The government has confirmed bird flu in 17 wild birds at Abbottsbury, Dorset – 15 in mute swans, 1 Canada Goose and 1 Potchard Duck.
Defra, via the World Organisation for Animal Health (OIE), has confirmed High Path Avian Influenza in Abbotsbury, Dorset.
The virus H5N6 has been found in the birds. The strain, however, is the European strain, as opposed to the Asian strain, which is not associated with humans.
This strain has already been identified in dead wildfowl found recently in Holland and Germany.
This is the first case of HPAI in the UK this winter and, although Defra is not expected to raise the risk level for poultry, poultry keepers have been urged to raise vigilance and enhance biosecurity now that the virus is circulating in England.
UK Chief Veterinary Officer, Nigel Gibbens, said: "This is the first time avian flu has been identified in the UK this winter and while the disease does not represent a threat to the public, it is highly infectious and deadly to birds.
"As the virus has been circulating across Europe, this finding has not come as a surprise. But it is vital that anyone who keeps birds - whether a few in a back garden or thousands on a farm - is vigilant for any signs of disease, reports suspect disease to APHA and maintains good biosecurity to reduce the risk of their birds becoming infected."
Defra believes the virus has come from migratory birds and has probably been around for a few weeks.
The department warns of new cases.
In 2008, Defra put in place a wild bird prevention zone because that was H5N1. As this is H5N6, and with no risk to human health, they do not need to do this.
The GB Poultry Register shows that there are some 40 premises keeping poultry within 10km of the swannery, although only 5 have more than 5k birds (i.e. commercial).
In terms of a risk assessment, poultry farms in the local area are at slightly increased risk. The Abbottsbury site is currently closed, although the Fleet estuary is not.
The national risk remains ‘medium’ for wild birds. Defra intend to put in place a local solution in the form of an Avian Influenza Prevention Zone (AIPZ).
It will include additional biosecurity requirements, such as protecting feed and water from wild birds and requiring poultry keepers to disinfect footwear.
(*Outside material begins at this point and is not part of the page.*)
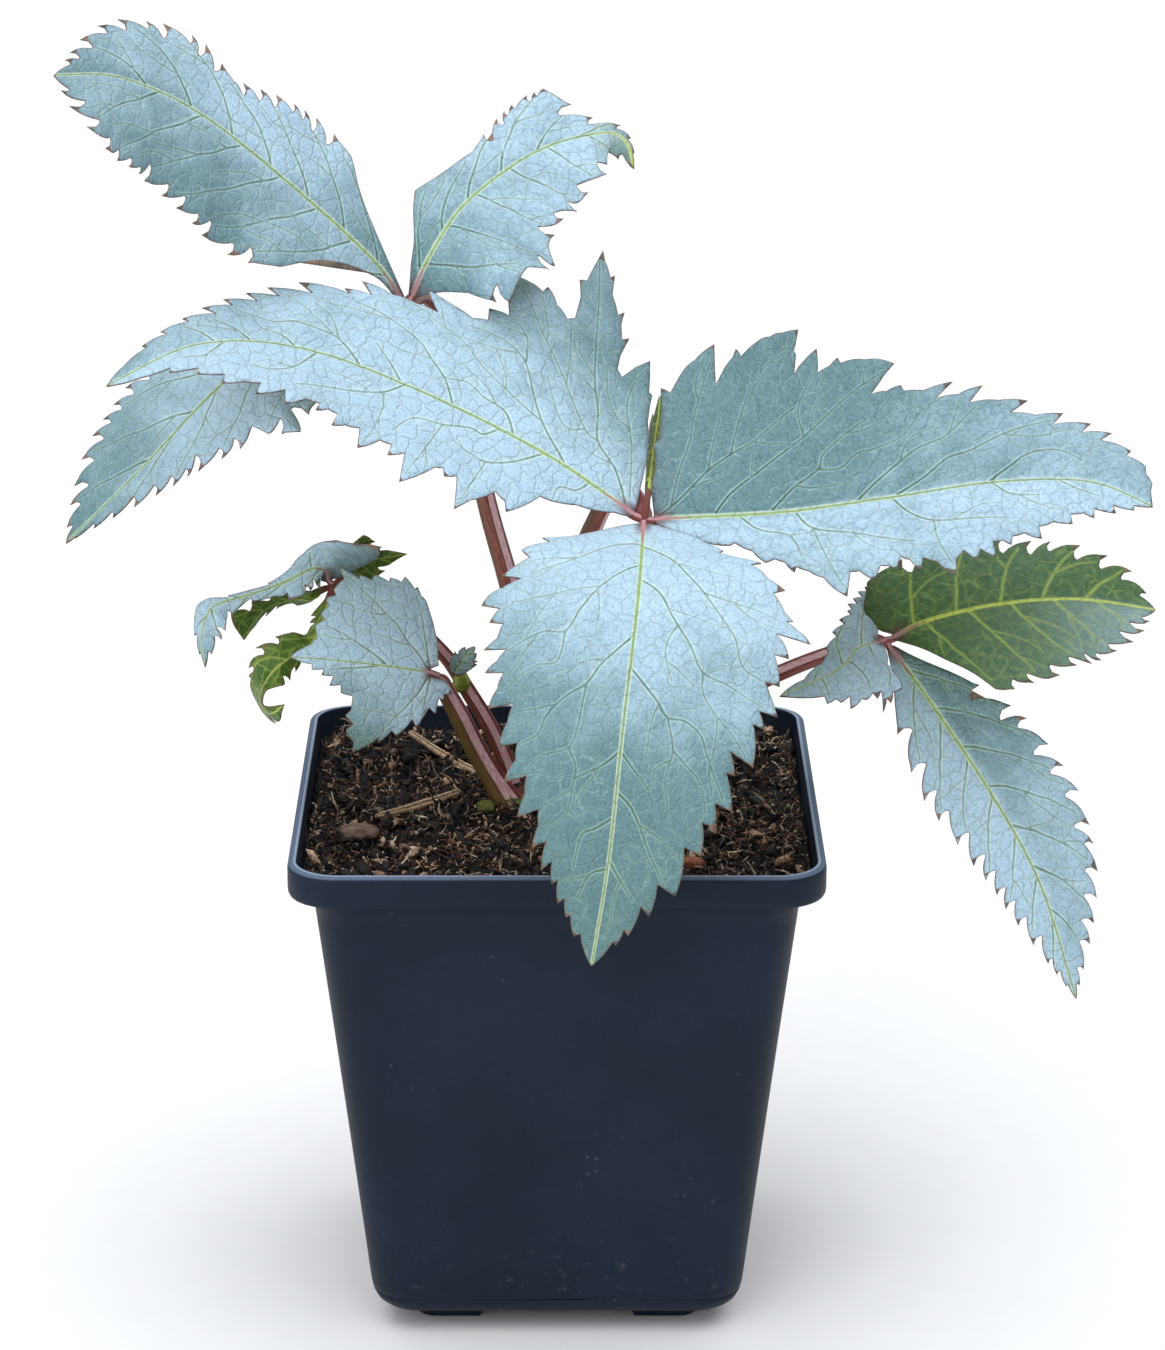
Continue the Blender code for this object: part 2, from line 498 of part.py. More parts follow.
# ---------------------------------------------------------------- the pot
def wall_half(z):
    """Outer half width of the wall at a height."""
    low, high = 12.0, POT_HEIGHT - RIM_BAND
    return WALL_FOOT_HALF + (WALL_TOP_HALF - WALL_FOOT_HALF) * (z - low) / (high - low)


def ring_at(half, radius, z, feet=False):
    """A level ring; one that runs along the feet rises between them."""
    ring = []
    for x, y in rounded_square(half, radius):
        raised = feet and min(abs(x), abs(y)) < FOOT_IN + 0.5
        ring.append((x, y, z + (SKIRT_LIFT if raised else 0)))
    return ring


def pot_shape():
    under_rim = POT_HEIGHT - RIM_BAND
    inside_top = wall_half(under_rim) - WALL
    return stacked([
        ring_at(32.5, 3.0, FLOOR_UNDER),
        ring_at(32.7, 3.2, 0, feet=True),
        ring_at(35.4, 4.5, 0, feet=True),
        ring_at(36.4, 5.0, 2.6),
        ring_at(39.5, 7.0, 3.9),
        ring_at(42.9, 8.6, 5.2),
        ring_at(44.6, 9.2, 6.5),
        ring_at(45.7, 9.5, 8.2),
        ring_at(wall_half(12), 9.9, 12.0),
        ring_at(wall_half(under_rim), WALL_RADIUS, under_rim),
        ring_at(RIM_HALF - 1.0, RIM_RADIUS - 1, under_rim + 0.1),
        ring_at(RIM_HALF - 0.2, RIM_RADIUS - 0.2, under_rim + 0.9),
        ring_at(RIM_HALF, RIM_RADIUS, POT_HEIGHT - 1.2),
        ring_at(RIM_HALF - 0.4, RIM_RADIUS - 0.4, POT_HEIGHT - 0.35),
        ring_at(RIM_HALF - 1.2, RIM_RADIUS - 1.2, POT_HEIGHT),
        ring_at(RIM_HALF - 3.6, RIM_RADIUS - 2.4, POT_HEIGHT),
        ring_at(RIM_HALF - 4.8, RIM_RADIUS - 3.0, POT_HEIGHT - 0.8),
        ring_at(inside_top, WALL_RADIUS - WALL, under_rim - 1),
        ring_at(wall_half(14) - WALL, 8.6, 14.0),
        ring_at(42.4, 7.2, 7.4),
        ring_at(38.5, 6.0, FLOOR_TOP),
    ])


def upright(x, y, radius, low, high, sides=12):
    """An upright cylinder."""
    rings = []
    for z in (low, high):
        turns = [2 * math.pi * k / sides for k in range(sides)]
        rings.append([(x + radius * math.cos(a), y + radius * math.sin(a), z) for a in turns])
    return stacked(rings)


POT_COLOUR = (0.020, 0.026, 0.040)
pot = make("pot", pot_shape(), POT_COLOUR, 0.5)
combine(pot, "centre_pad", upright(0, 0, CENTRE_PAD_RADIUS, 0, FLOOR_UNDER + 0.9, 24), "UNION")
for number, (sx, sy) in enumerate([(1, 1), (-1, 1), (-1, -1), (1, -1)]):
    hole = upright(sx * DRAIN_OFFSET, sy * DRAIN_OFFSET, DRAIN_RADIUS, -1, 9)
    combine(pot, "drain_hole_%d" % number, hole, "DIFFERENCE")


# ---------------------------------------------------------------- the soil
def soil_height(x, y):
    """Height of the soil's surface: a low mound round the crown, slightly uneven."""
    from_crown = math.hypot(x - CROWN_CENTRE[0], y - CROWN_CENTRE[1])
    mound = SOIL_MOUND * math.exp(-(from_crown / 24) ** 2)
    uneven = 0.5 * math.sin(x / 6.5 + 1.2) * math.cos(y / 7.5) + 0.4 * math.sin((x - y) / 11)
    return SOIL_TOP + mound + uneven


def soil_shape():
    rings = [
        ring_at(38.0, 5.7, FLOOR_TOP + CLEARANCE),
        ring_at(42.0, 6.9, 7.5 + CLEARANCE),
        ring_at(wall_half(14) - WALL - CLEARANCE, 8.3, 14.0),
    ]
    edge = wall_half(116) - WALL - CLEARANCE
    for half, radius in ((edge, 8.8), (edge - 7, 7.5), (40, 6), (30, 5), (20, 4), (10, 2.5), (3, 1)):
        rings.append([(x, y, soil_height(x, y)) for x, y in rounded_square(half, radius)])
    return stacked(rings)


soil = make("soil", soil_shape(), (0.045, 0.026, 0.016), 0.95)
enlarged = tuple(r + CLEARANCE for r in CROWN_RADII)
combine(soil, "crown_pocket", ball(CROWN_CENTRE, enlarged), "DIFFERENCE")

# ---------------------------------------------------------------- the plant
STALK_COLOUR = (0.20, 0.055, 0.040)
BLADE_COLOUR = (0.28, 0.42, 0.46)
crown = make("crown", ball(CROWN_CENTRE, CROWN_RADII), (0.16, 0.085, 0.05), 0.7)
for name, (path, radii) in STALKS.items():
    make(name, swept(path, radii), STALK_COLOUR, 0.45)
    combine(crown, name + "_socket", swept(path, radii, rows=4, extra=CLEARANCE), "DIFFERENCE")
for name, spec in LEAFLETS.items():
    make(name, blade_mesh(name, spec), BLADE_COLOUR, 0.5)

make("young_leaf_sheath", ball(**YOUNG_SHEATH, rows=5, sides=8), (0.30, 0.36, 0.05), 0.5)
make("base_sheath", ball(**BASE_SHEATH, rows=5, sides=8, seed=3, rough=0.1), (0.14, 0.17, 0.04), 0.6)
make("dry_stalk_long", swept(**DRY_STALK_LONG, sides=8, pieces=4), (0.30, 0.18, 0.09), 0.7)
make("dry_stalk_short", swept(**DRY_STALK_SHORT, sides=8, pieces=4), (0.34, 0.20, 0.10), 0.7)
make("bark_chip_left", ball(**BARK_LEFT, rows=5, sides=9, seed=5, rough=0.12), (0.16, 0.075, 0.045), 0.8)
make("bark_chip_front", ball(**BARK_FRONT, rows=5, sides=8, seed=8, rough=0.12), (0.20, 0.07, 0.035), 0.8)
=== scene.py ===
# %% [markdown]
# # A young hellebore in a square nursery pot
# The plant's solids come from the CAD part.  In this lesson each of them gets the skin
# that the real thing has: veined leaves, grooved stalks, loose soil and moulded plastic.
# Every piece is made where its solid is, so the plant keeps its size.

# %% Load the solids
import math
import random

import bmesh
import bpy
import numpy as np
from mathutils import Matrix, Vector, geometry, kdtree


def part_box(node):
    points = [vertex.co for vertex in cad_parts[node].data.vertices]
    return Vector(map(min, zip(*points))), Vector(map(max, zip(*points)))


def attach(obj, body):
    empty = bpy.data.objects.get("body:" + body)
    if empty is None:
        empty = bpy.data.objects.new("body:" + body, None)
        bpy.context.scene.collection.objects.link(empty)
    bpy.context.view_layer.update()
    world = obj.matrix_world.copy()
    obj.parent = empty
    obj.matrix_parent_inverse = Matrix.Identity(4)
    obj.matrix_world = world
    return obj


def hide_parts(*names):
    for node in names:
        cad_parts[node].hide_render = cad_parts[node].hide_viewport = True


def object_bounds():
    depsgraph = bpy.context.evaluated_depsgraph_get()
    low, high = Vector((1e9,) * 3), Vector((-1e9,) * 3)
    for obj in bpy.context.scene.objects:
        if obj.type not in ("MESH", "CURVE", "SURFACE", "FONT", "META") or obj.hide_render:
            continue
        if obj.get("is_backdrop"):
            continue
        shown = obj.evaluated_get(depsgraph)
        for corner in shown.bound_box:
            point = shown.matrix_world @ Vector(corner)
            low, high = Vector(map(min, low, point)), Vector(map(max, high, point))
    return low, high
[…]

What to do if you keep poultry
If you keep poultry – whether that’s a few birds in your garden or a large commercial flock – you should take steps now to review your biosecurity, register your birds with APHA, sign up for disease alerts and report any sick birds.
Bird flu is spread by direct contact between birds and through contamination in the environment, for example in bird droppings.
This means wild birds carrying the disease can infect domestic poultry, so the best way to reduce the risk of your poultry catching bird flu is to minimise chances for them to come into contact with wild birds or their droppings by practising good biosecurity.
You should review your biosecurity measures now, as the risk level may increase in the coming weeks.
This means reading government guidance on good biosecurity and taking action to:
• Minimise movement in and out of your bird enclosure.
• Clean footwear before and after visiting your birds.
• Keep bird enclosures clean and tidy and regularly disinfecting any hard surfaces.
• Humanely control rats and mice.
• Place birds’ food and water in fully-enclosed areas that wild birds cannot access, and remove any spilled feed.
• Keep your birds separate from wildlife and wild waterfowl by putting suitable fencing around the outdoor areas they access.
• Make sure equipment, feed and bedding are stored undercover so they cannot be contaminated by wild birds.
• Where possible keep chickens and turkeys separate from ducks and geese.